> **THE REQUEST**
Scan the records for the line containing "List this object's"; extract it and all later lines, verbatim, through the end, and nothing before it.
##### RECORDS FOR THE TASK
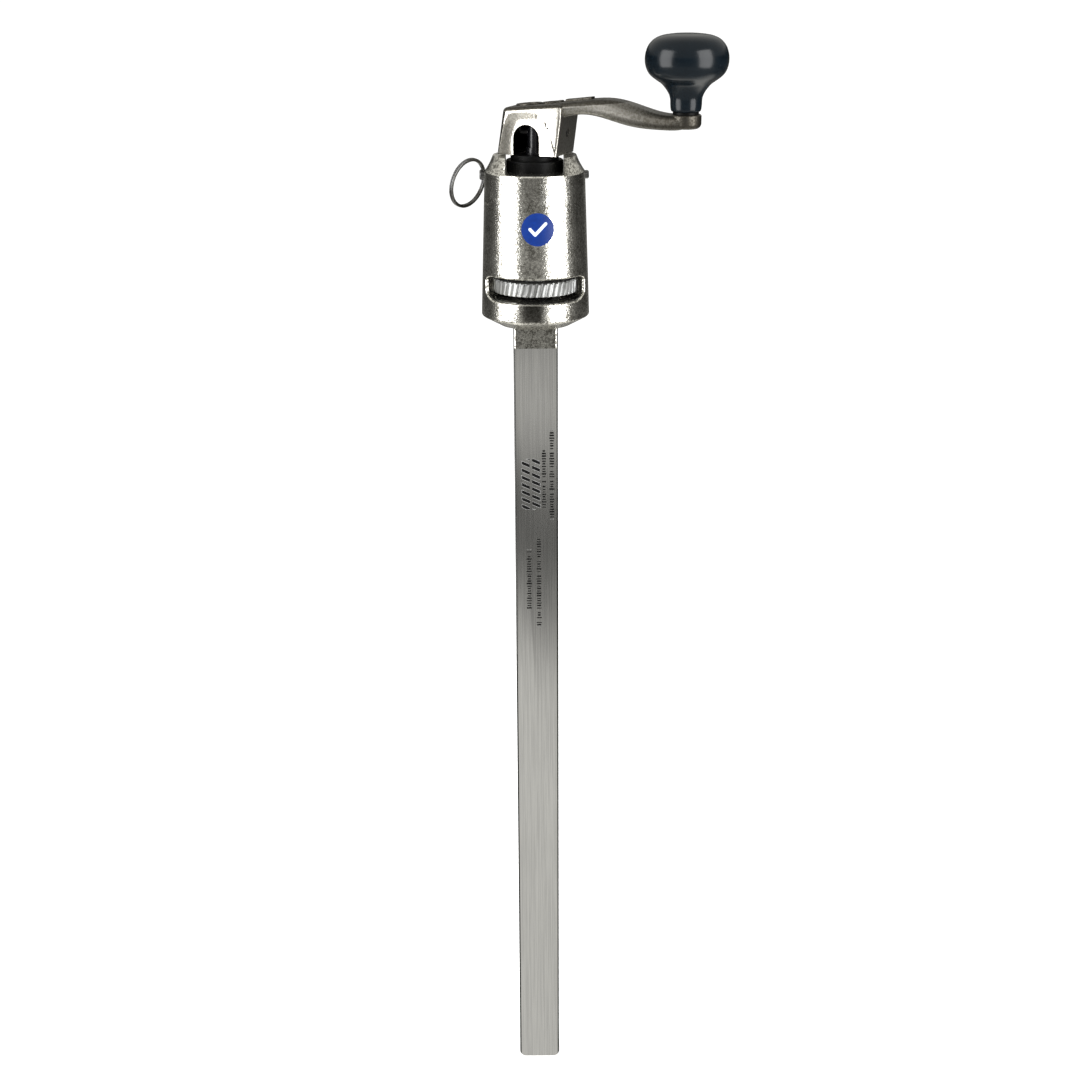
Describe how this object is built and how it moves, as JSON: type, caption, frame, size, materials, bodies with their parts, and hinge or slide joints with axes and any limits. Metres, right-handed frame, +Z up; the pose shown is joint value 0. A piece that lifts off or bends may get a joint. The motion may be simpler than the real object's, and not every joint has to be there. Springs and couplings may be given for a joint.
{
  "type": "manual can opener",
  "caption": "Bench-mounted can opener: flat slide bar, bell-shaped head with a toothed drive wheel and knife, crank arm with a turning ball knob, release pin with a pull ring.",
  "frame": {"origin": "middle of the slide bar's lower end", "axes": "+Z up along the bar and the crank's shaft; the toothed slot and the label face -Y; the can is held on the +Y side"},
  "size_m": [0.1506, 0.0895, 0.6481],
  "materials": {
    "nickel_casting": "satin nickel plate over a fine-grained casting",
    "brushed_bar": "stainless bar, brushed lengthwise",
    "ground_steel": "ground steel",
    "black_bushing": "black satin bearing plastic",
    "blue_label": null,
    "knife_steel": "ground stainless",
    "zinc_fasteners": "bright zinc plate",
    "black_shaft": "black oxide steel",
    "bright_gear": "bright toothed steel",
    "nickel_arm": "nickel-plated casting, satin",
    "black_knob": "gloss black phenolic",
    "bush_brass": "turned brass",
    "ring_steel": "stainless wire and turned steel"
  },
  "bodies": {
    "head": {"head_casting": "nickel_casting", "slide_bar": "brushed_bar", "neck_dowels": "ground_steel", "upper_bushing": "black_bushing", "lower_bushing": "black_bushing", "thrust_washer": "black_bushing", "round_label": "blue_label", "knife": "knife_steel", "knife_lock_washers": "zinc_fasteners", "knife_screws": "zinc_fasteners"},
    "crank": {"drive_shaft": "black_shaft", "shaft_clip": "black_shaft", "drive_gear": "bright_gear", "crank_arm": "nickel_arm", "crank_roll_pin": "ground_steel", "knob_spindle": "ground_steel", "knob_washer": "black_bushing"},
    "knob": {"knob": "black_knob", "knob_bush": "bush_brass"},
    "release_pin": {"release_pin": "ring_steel", "detent_ball": "ring_steel", "detent_spring": "ring_steel"},
    "pull_ring": {"pull_ring": "ring_steel"}
  },
  "joints": [
    {"name": "crank_spin", "type": "hinge", "parent": "head", "child": "crank", "pos_m": [0, 0, 0.53], "axis": [0, 0, 1], "continuous": true},
    {"name": "knob_spin", "type": "hinge", "parent": "crank", "child": "knob", "pos_m": [0.08076, -0.03263, 0.63], "axis": [0, 0, 1], "continuous": true},
    {"name": "release_pin_pull", "type": "slide", "parent": "head", "child": "release_pin", "axis": [-1, 0, 0], "range_m": [0, 0.058]},
    {"name": "pull_ring_swing", "type": "hinge", "parent": "release_pin", "child": "pull_ring", "pos_m": [-0.0286, 0.013, 0.5688], "axis": [0, 0.3142, -0.9494], "range_deg": [-25, 120]}
  ]
}
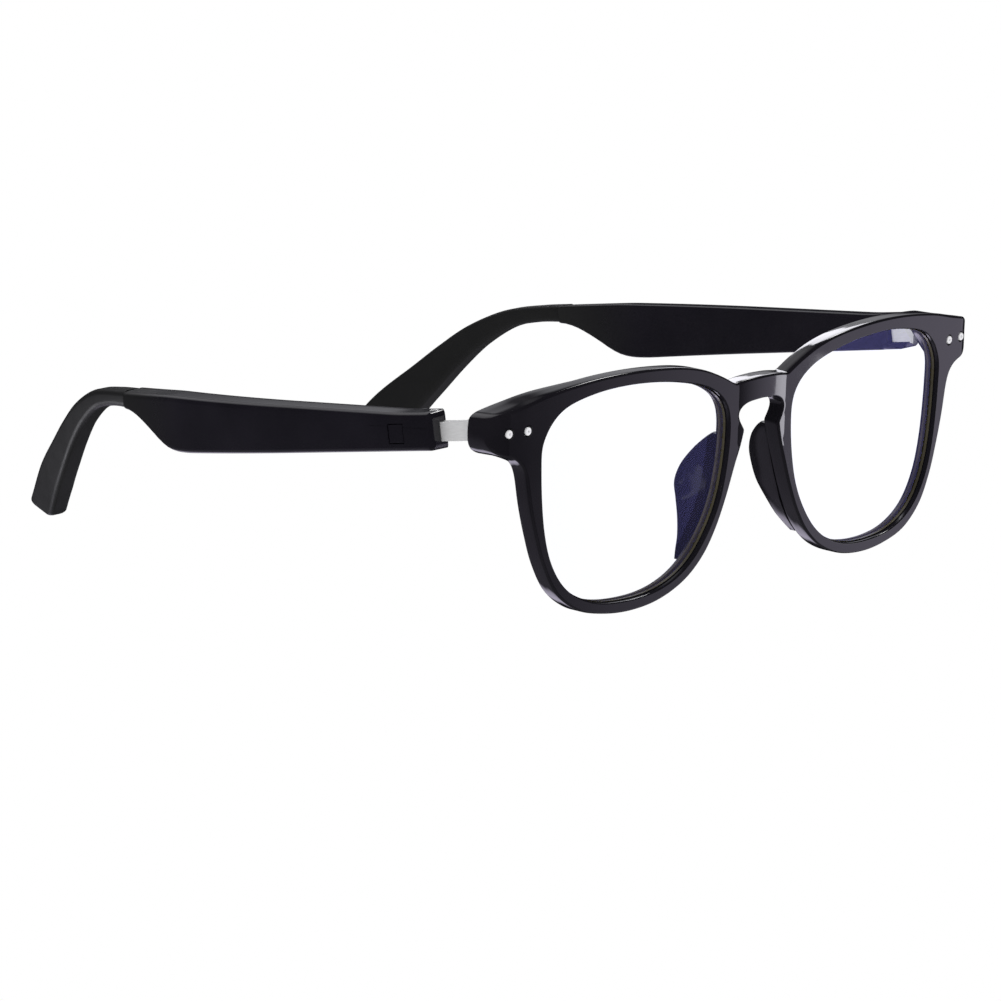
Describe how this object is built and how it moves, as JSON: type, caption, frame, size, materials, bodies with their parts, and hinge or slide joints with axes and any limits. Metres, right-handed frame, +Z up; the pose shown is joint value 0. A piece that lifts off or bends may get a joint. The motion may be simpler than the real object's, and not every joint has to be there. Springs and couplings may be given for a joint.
{
  "type": "smart glasses",
  "caption": "Keyhole-bridge smart glasses: rounded rims with clear lenses, riveted hinges and thick folding temples that hold batteries, speakers and press keys.",
  "frame": {"origin": "middle of the footprint of the open glasses, at the level of their lowest point", "axes": "+X to the wearer's left, +Y back towards the wearer along the open temples, +Z up; the front leans by its pantoscopic tilt"},
  "size_m": [0.139, 0.15, 0.0457],
  "materials": {
    "gloss_black": "polished acetate-look black",
    "clear_lens": "clear plano lens with a faint blue coating",
    "satin_steel": "satin stainless steel",
    "matte_rubber": "matte soft-touch black",
    "board_green": "solder-mask green",
    "cell_foil": "satin foil of a pouch cell",
    "gold_plate": "gold plating",
    "dark_plastic": "moulded dark plastic"
  },
  "bodies": {
    "front": {"front_frame": "gloss_black", "right_lens": "clear_lens", "right_nose_pad": "gloss_black", "right_hinge_tongue": "satin_steel", "right_inner_rivet": "satin_steel", "right_outer_rivet": "satin_steel", "left_lens": "clear_lens", "left_nose_pad": "gloss_black", "left_hinge_tongue": "satin_steel", "left_inner_rivet": "satin_steel", "left_outer_rivet": "satin_steel"},
    "right_temple": {"right_temple_shell": "gloss_black", "right_temple_cover": "gloss_black", "right_tip_sleeve": "matte_rubber", "right_tip_core": "satin_steel", "right_hinge_screw": "satin_steel", "right_key_switch": "dark_plastic", "right_circuit_board": "board_green", "right_microphone": "satin_steel", "right_battery": "cell_foil", "right_speaker": "dark_plastic", "right_speaker_grille": "satin_steel", "right_front_charge_contact": "gold_plate", "right_rear_charge_contact": "gold_plate"},
    "left_temple": {"left_temple_shell": "gloss_black", "left_temple_cover": "gloss_black", "left_tip_sleeve": "matte_rubber", "left_tip_core": "satin_steel", "left_hinge_screw": "satin_steel", "left_key_switch": "dark_plastic", "left_circuit_board": "board_green", "left_microphone": "satin_steel", "left_battery": "cell_foil", "left_speaker": "dark_plastic", "left_speaker_grille": "satin_steel", "left_front_charge_contact": "gold_plate", "left_rear_charge_contact": "gold_plate"},
    "right_key": {"right_touch_key": "gloss_black"},
    "left_key": {"left_touch_key": "gloss_black"}
  },
  "joints": [
    {"name": "right_temple_fold", "type": "hinge", "parent": "front", "child": "right_temple", "pos_m": [-0.0657, -0.05394, 0.03782], "axis": [0, 0, -1], "range_deg": [0, 77]},
    {"name": "left_temple_fold", "type": "hinge", "parent": "front", "child": "left_temple", "pos_m": [0.0657, -0.05394, 0.03782], "axis": [0, 0, 1], "range_deg": [0, 84]},
    {"name": "right_key_press", "type": "slide", "parent": "right_temple", "child": "right_key", "axis": [1, 0, 0], "range_m": [0, 0.00025]},
    {"name": "left_key_press", "type": "slide", "parent": "left_temple", "child": "left_key", "axis": [-1, 0, 0], "range_m": [0, 0.00025]}
  ]
}
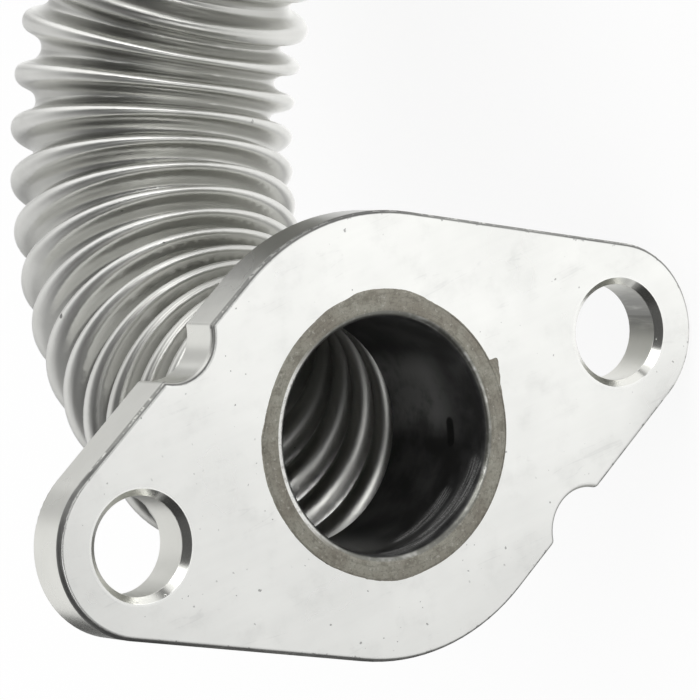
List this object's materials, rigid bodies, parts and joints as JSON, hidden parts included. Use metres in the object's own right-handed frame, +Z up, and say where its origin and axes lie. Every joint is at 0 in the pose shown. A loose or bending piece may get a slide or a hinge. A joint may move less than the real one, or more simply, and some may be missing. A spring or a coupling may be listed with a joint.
{
  "type": "exhaust gas recirculation pipe",
  "caption": "Bent flexible bellows pipe with an oval two-bolt flange brazed to a short thick sleeve at each end; carries exhaust gas to an engine's intake.",
  "frame": {"origin": "centre of the inlet bore on the inlet flange's mating face", "axes": "-Y out of the inlet's mating face, the pipe leaves along +Y and bends towards +X, +Z up as the pipe rests on a bench"},
  "size_m": [0.0995, 0.0762, 0.0744],
  "materials": {
    "plate": "ground and tumbled, fine random scratches",
    "sleeve": "turned, dulled by brazing heat",
    "braze": "dull brazing metal",
    "weld": "weld bead, light heat tint",
    "bellows": "satin formed stainless sheet"
  },
  "bodies": {
    "root": {"inlet_flange": "plate", "outlet_flange": "plate", "inlet_sleeve": "sleeve", "outlet_sleeve": "sleeve", "inlet_braze_ring": "braze", "outlet_braze_ring": "braze", "inlet_cuff_weld": "weld", "outlet_cuff_weld": "weld", "bellows": "bellows"}
  },
  "joints": []
}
##########
> **SOLUTION**
List this object's materials, rigid bodies, parts and joints as JSON, hidden parts included. Use metres in the object's own right-handed frame, +Z up, and say where its origin and axes lie. Every joint is at 0 in the pose shown. A loose or bending piece may get a slide or a hinge. A joint may move less than the real one, or more simply, and some may be missing. A spring or a coupling may be listed with a joint.
{
  "type": "exhaust gas recirculation pipe",
  "caption": "Bent flexible bellows pipe with an oval two-bolt flange brazed to a short thick sleeve at each end; carries exhaust gas to an engine's intake.",
  "frame": {"origin": "centre of the inlet bore on the inlet flange's mating face", "axes": "-Y out of the inlet's mating face, the pipe leaves along +Y and bends towards +X, +Z up as the pipe rests on a bench"},
  "size_m": [0.0995, 0.0762, 0.0744],
  "materials": {
    "plate": "ground and tumbled, fine random scratches",
    "sleeve": "turned, dulled by brazing heat",
    "braze": "dull brazing metal",
    "weld": "weld bead, light heat tint",
    "bellows": "satin formed stainless sheet"
  },
  "bodies": {
    "root": {"inlet_flange": "plate", "outlet_flange": "plate", "inlet_sleeve": "sleeve", "outlet_sleeve": "sleeve", "inlet_braze_ring": "braze", "outlet_braze_ring": "braze", "inlet_cuff_weld": "weld", "outlet_cuff_weld": "weld", "bellows": "bellows"}
  },
  "joints": []
}